• Supreme Court Upholds the Rights of Secured Creditors to Credit-Bid
  • July 23, 2012 | Authors: Elizabeth J. Austin; Irve J. Goldman; Jessica Grossarth
  • Law Firms: Pullman & Comley, LLC - Stamford Office ; Pullman & Comley, LLC - Bridgeport Office
  • As the Connecticut Bankruptcy Beat previously reported, the Supreme Court recently agreed to consider whether a chapter 11 cramdown plan can provide for the sale of collateral free and clear of the secured liens, but bar secured creditors from “credit-bidding” at the sale. In an opinion delivered on May 29, 2012, the Supreme Court resolved this important question in a unanimous decision that secured creditors must always be offered the right to credit-bid in cramdown plans that seek to sell encumbered collateral. Redlax Gateway Hotel, LLC v. Amalgamated Bank, 566 U.S. 5 (2012). 

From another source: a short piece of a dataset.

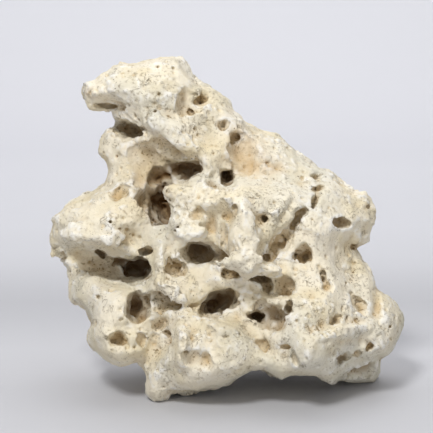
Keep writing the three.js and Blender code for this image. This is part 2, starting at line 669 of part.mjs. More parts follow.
function formAt(f, [x, y, z]) {
  return f[0] * x * x + 2 * f[1] * x * y + 2 * f[2] * x * z + 2 * f[3] * x + f[4] * y * y
    + 2 * f[5] * y * z + 2 * f[6] * y + f[7] * z * z + 2 * f[8] * z + f[9];
}

// the point where a form is least, or null where it is flat
function leastOf(f) {
  const rows = new THREE.Matrix3().set(f[0], f[1], f[2], f[1], f[4], f[5], f[2], f[5], f[7]);
  const size = f[0] + f[4] + f[7];
  if (Math.abs(rows.determinant()) < 1e-4 * size ** 3) {
    return null;
  }
  return new THREE.Vector3(-f[3], -f[6], -f[8]).applyMatrix3(rows.invert()).toArray();
}

// twice the area of a triangle over its longest side squared
function fairness(p, q, r) {
  const n = cross(minus(q, p), minus(r, p));
  const sides = [minus(q, p), minus(r, q), minus(p, r)].map((e) => dot(e, e));
  return Math.sqrt(dot(n, n)) / Math.max(...sides);
}

// a heap of edges, cheapest first
class Heap {
  constructor() {
    this.items = [];
  }

  push(item) {
    const { items } = this;
    let n = items.push(item) - 1;
    while (n > 0 && items[(n - 1) >> 1].cost > items[n].cost) {
      const up = (n - 1) >> 1;
      [items[n], items[up]] = [items[up], items[n]];
      n = up;
    }
  }

  pop() {
    const { items } = this;
    const top = items[0];
    const last = items.pop();
    if (items.length) {
      items[0] = last;
      let n = 0;
      for (;;) {
        let down = 2 * n + 1;
        if (down + 1 < items.length && items[down + 1].cost < items[down].cost) {
          down += 1;
        }
        if (down >= items.length || items[down].cost >= items[n].cost) {
          break;
        }
        [items[n], items[down]] = [items[down], items[n]];
        n = down;
      }
    }
    return top;
  }
}

// draws a mesh with fewer faces: edges close up one at a time, the least noticed first
function coarsen({ points, faces }, target) {
  const spots = points.map((p) => [...p]);
  const corners = faces.map((f) => [...f]);
  const around = spots.map(() => new Set());
  const forms = spots.map(() => new Array(10).fill(0));
  const stamps = new Uint32Array(spots.length);
  corners.forEach((face, n) => {
    const form = planeForm(...face.map((v) => spots[v]));
    face.forEach((v) => {
      around[v].add(n);
      form.forEach((value, m) => (forms[v][m] += value));
    });
  });
  const neighbours = (v) => {
    const near = new Set();
    around[v].forEach((n) => corners[n].forEach((w) => near.add(w)));
    near.delete(v);
    return near;
  };
  const heap = new Heap();
  const consider = (u, v) => {
    const form = forms[u].map((value, m) => value + forms[v][m]);
    const middle = spots[u].map((value, m) => (value + spots[v][m]) / 2);
    const span = dot(minus(spots[u], spots[v]), minus(spots[u], spots[v]));
    const best = leastOf(form);
    const near = best && dot(minus(best, middle), minus(best, middle)) < span;
    const to = near ? best : middle;
    heap.push({ cost: formAt(form, to) + 1e-3 * span * span, u, v, to, stamp: stamps[u] + stamps[v] });
  };
  const considerAll = () => corners.filter(Boolean).forEach((face) => {
    face.forEach((v, n) => {
      const w = face[(n + 1) % 3];
      if (v < w) {
        consider(v, w);
      }
    });
  });
  // which way some faces point on the whole
  const wayUp = (list) => list.reduce((sum, n) => {
    const [a, b, c] = corners[n].map((w) => spots[w]);
    return cross(minus(b, a), minus(c, a)).map((value, m) => value + sum[m]);
  }, [0, 0, 0]);
  // whether the faces round one end keep their way up and a fair shape when it moves
  const keeps = (v, other, to, way) => [...around[v]].every((n) => {
    if (corners[n].includes(other)) {
      return true;
    }
    const [a, b, c] = corners[n].map((w) => spots[w]);
    const [p, q, r] = corners[n].map((w) => (w === v ? to : spots[w]));
    const before = cross(minus(b, a), minus(c, a));
    const after = cross(minus(q, p), minus(r, p));
    const alike = dot(before, after) > 0.2 * Math.sqrt(dot(before, before) * dot(after, after));
    const thin = fairness(a, b, c) < 0.15;
    return (alike || (thin && dot(after, way) > 0))
      && fairness(p, q, r) > Math.min(0.12, 0.6 * fairness(a, b, c));
  });
  let count = corners.length;
  let countBefore = Infinity;
  while (count > target) {
    if (!heap.items.length) {
      if (count === countBefore) {
        break;
      }
      countBefore = count;
      considerAll();
    }
    const { u, v, to, stamp } = heap.pop();
    if (!around[u] || !around[v] || stamp !== stamps[u] + stamps[v]) {
      continue;
    }
    const shared = [...around[u]].filter((n) => around[v].has(n));
    const nearU = neighbours(u);
    const common = [...neighbours(v)].filter((w) => nearU.has(w));
    const way = wayUp([...around[u], ...around[v]]);
    if (shared.length !== 2 || common.length !== 2 || !keeps(u, v, to, way) || !keeps(v, u, to, way)) {
      continue;
    }
    shared.forEach((n) => {
      corners[n].forEach((w) => around[w].delete(n));
      corners[n] = null;
    });
    around[v].forEach((n) => {
      corners[n] = corners[n].map((w) => (w === v ? u : w));
      around[u].add(n);
    });
    around[v] = null;
    forms[u] = forms[u].map((value, m) => value + forms[v][m]);
    spots[u] = to;
    stamps[u] += 1;
    count -= 2;
    neighbours(u).forEach((w) => consider(u, w));
  }
  return { points: spots, faces: corners.filter(Boolean) };
}

// the geometry of a mesh, with only the points it uses
function geometryOf({ points, faces }) {
  const order = new Map();
  const positions = [];
  const index = faces.flat().map((v) => {
    if (!order.has(v)) {
      order.set(v, order.size);
      const [x, y, z] = points[v];
      positions.push(x, y, Math.abs(z) < 0.02 ? 0 : z);
    }
    return order.get(v);
  });
  const geometry = new THREE.BufferGeometry();
  geometry.setAttribute("position", new THREE.Float32BufferAttribute(positions, 3));
  geometry.setIndex(index);
  geometry.computeVertexNormals();
  return geometry;
}

function makeStone() {
  const skin = surfaceOf(stoneLattice(LATTICE));
  const standing = { points: skin.points.map(stand), faces: skin.faces };
  const coarse = coarsen(largestSkin(standing), FACE_COUNT);
  return largestSkin(meshOf(solidOf(coarse).subtract(belowGround())));
}

const material = new THREE.MeshStandardMaterial({ color: STONE_COLOUR, roughness: 0.9, metalness: 0 });
const rock = new THREE.Mesh(geometryOf(makeStone()), material);
rock.name = "rock";

const terrariumRock = new THREE.Group();
terrariumRock.name = "terrarium_rock";
terrariumRock.add(rock);

export default terrariumRock;
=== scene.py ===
import math

import bpy
import numpy as np
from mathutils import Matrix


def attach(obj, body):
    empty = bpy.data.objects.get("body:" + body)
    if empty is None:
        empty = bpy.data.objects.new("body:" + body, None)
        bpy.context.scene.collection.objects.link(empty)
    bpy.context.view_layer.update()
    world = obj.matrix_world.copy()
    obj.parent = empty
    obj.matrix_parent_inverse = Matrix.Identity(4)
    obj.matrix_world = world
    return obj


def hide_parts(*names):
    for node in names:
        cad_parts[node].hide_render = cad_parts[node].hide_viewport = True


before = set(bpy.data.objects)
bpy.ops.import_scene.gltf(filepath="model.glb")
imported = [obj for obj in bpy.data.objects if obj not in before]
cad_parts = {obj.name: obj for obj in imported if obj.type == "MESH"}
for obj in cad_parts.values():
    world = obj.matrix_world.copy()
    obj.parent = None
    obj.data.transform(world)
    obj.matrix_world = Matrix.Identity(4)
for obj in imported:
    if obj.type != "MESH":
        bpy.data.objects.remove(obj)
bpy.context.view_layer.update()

# The stone is laid out on its face in millimetres: x to the right, z up the face, y into the
# stone. The layout is then widened toward the rear and leaned back onto the ground.
MILLIMETRES = 0.001
LEAN = math.radians(10)

# the point of view: its distance, and its place over the layout
FLARE_LENGTH = 1050
FLARE_X = -5.7
FLARE_Z = 114.3

# the layout's place that stands over the ground's middle
CENTRE_X = 1.36
CENTRE_Y = 1.01

# how far in from the outline the stone rounds off, at the foot and higher up, and at the rear
FRONT_EDGE_LOW = 10
FRONT_EDGE_HIGH = 32
BACK_EDGE = 38

# scoops in the whole skin, and broad ones on the rear: depth, size, seed
SCOOPS = ((4.2, 26, 21), (3.6, 14, 31), (1.3, 7, 51))
REAR_SCOOP = (4, 42, 41)
MEAN_SCOOP = 0.35

# how softly forms run into the stone: rims of holes, pores, rear hollows, worn sills, lumps, the
# hollows of the underside, and feet
RIM_SOFTNESS = 0.8
PORE_SOFTNESS = 0.5
REAR_SOFTNESS = 1.6
SILL_SOFTNESS = 3
LUMP_SOFTNESS = 4
BELLY_SOFTNESS = 6
FOOT_SOFTNESS = 8

# round hollows of the rear: how many places are tried, and where the random draws start
REAR_HOLLOWS = 90
REAR_SEED = 40213

# where the lattice starts along each axis, and how long it is
ROOM = ((-128, 256), (-84, 168), (-16, 250))

# how near the smooth skin the broad unevenness and the fine grain reach
ROUGH_REACH = 12
GRAIN_REACH = 2.2

# step of the lattice that the skin is taken from, and triangles that are kept
FINE = 0.8
FACE_COUNT = 178000

# the edge of the stone seen from the front: x, z
OUTLINE = [
    [-35, 222], [-30, 219], [-23, 211], [-17, 205], [-9, 202], [-2, 197], [3, 192], [7, 185],
    [16, 178], [22, 173], [29, 171], [36, 167], [43, 161], [53, 155], [63, 150], [71, 145],
    [78, 139], [86, 132], [95, 125], [99, 118], [99, 111], [95, 105], [94, 99], [87, 93],
    [91, 88], [97, 80], [101, 74], [103, 67], [110, 63], [115, 57], [119, 49], [119, 42],
    [116, 33], [114, 27], [109, 21], [104, 19], [103, 11], [99, 4], [83, 3], [77, 5],
    [71, 2], [65, 5], [60, 8], [49, 9], [43, 8], [38, 5], [33, 8], [25, 12],
    [17, 11], [9, 6], [1, 3], [-10, 1], [-19, -1], [-30, -2], [-38, -1], [-45, -6],
    [-51, -2], [-52, 6], [-55, 13], [-59, 17], [-65, 15], [-70, 14], [-75, 16], [-82, 21],
    [-87, 27], [-91, 31], [-92, 38], [-90, 43], [-93, 51], [-97, 55], [-103, 57], [-105, 65],
    [-105, 75], [-109, 83], [-115, 88], [-118, 96], [-119, 101], [-117, 108], [-117, 115],
    [-111, 118], [-106, 123], [-97, 127], [-89, 131], [-81, 137], [-79, 143], [-80, 152],
    [-83, 157], [-83, 165], [-82, 171], [-78, 175], [-75, 179], [-76, 183], [-81, 185],
    [-91, 185], [-95, 191], [-97, 197], [-96, 203], [-92, 206], [-87, 207], [-83, 211],
    [-79, 213], [-75, 216], [-63, 218], [-51, 221], [-43, 222],
]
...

    Traditionally, a plan of reorganization involving the sale of encumbered assets must allow secured creditors to compete against new cash-bidders by “credit-bidding” for the assets with the entire amount they are owed.  The right to credit bid is an important privilege to secured creditors under the Bankruptcy Code and is particularly valuable to undersecured creditors who seek some control over the collateral.  Yet in 2010, the Third Circuit ruled in In re Philadelphia Newspapers LLC, 599 F. 3d 298 (3d Cir. 2010) that credit-bidding rights could be circumvented so long as the secured creditors were given the “indubitable equivalent” of their secured claims through the sale.  The Seventh Circuit quickly challenged this assertion in In re River Road Hotel Partners, LLC, 651 F.3d 642 (7th Cir. June 28, 2011), and the Supreme Court was tasked with resolving the circuit split.

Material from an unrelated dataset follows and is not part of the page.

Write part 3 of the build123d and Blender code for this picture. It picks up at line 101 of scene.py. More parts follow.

    Despite what the Debtors had claimed was a textual ambiguity in 11 U.S.C. § 1129, the Supreme Court concluded that taking away the rights of secured creditors to credit-bid was “hyperliteral and contrary to common sense.” Redlax Gateway Hotel, 566 U.S. at 5.  The Court declared that § 1129(b)(2)(A)(ii) is a detailed provision that spells out the requirements of selling collateral free of liens, while subsection (iii) is a broadly worded provision that says nothing about a sale.  Examining the section as a whole, the Court held that “the specific governs the general.”  Thus, debtors may not sell their property free of liens under § 1129(b)(2)(A) without allowing secured creditors the right to credit-bid, as required by clause (ii).  The Court took no position on whether its ruling was good policy, as “[t]he pros and cons of credit-bidding are for the consideration of Congress, not the Courts.”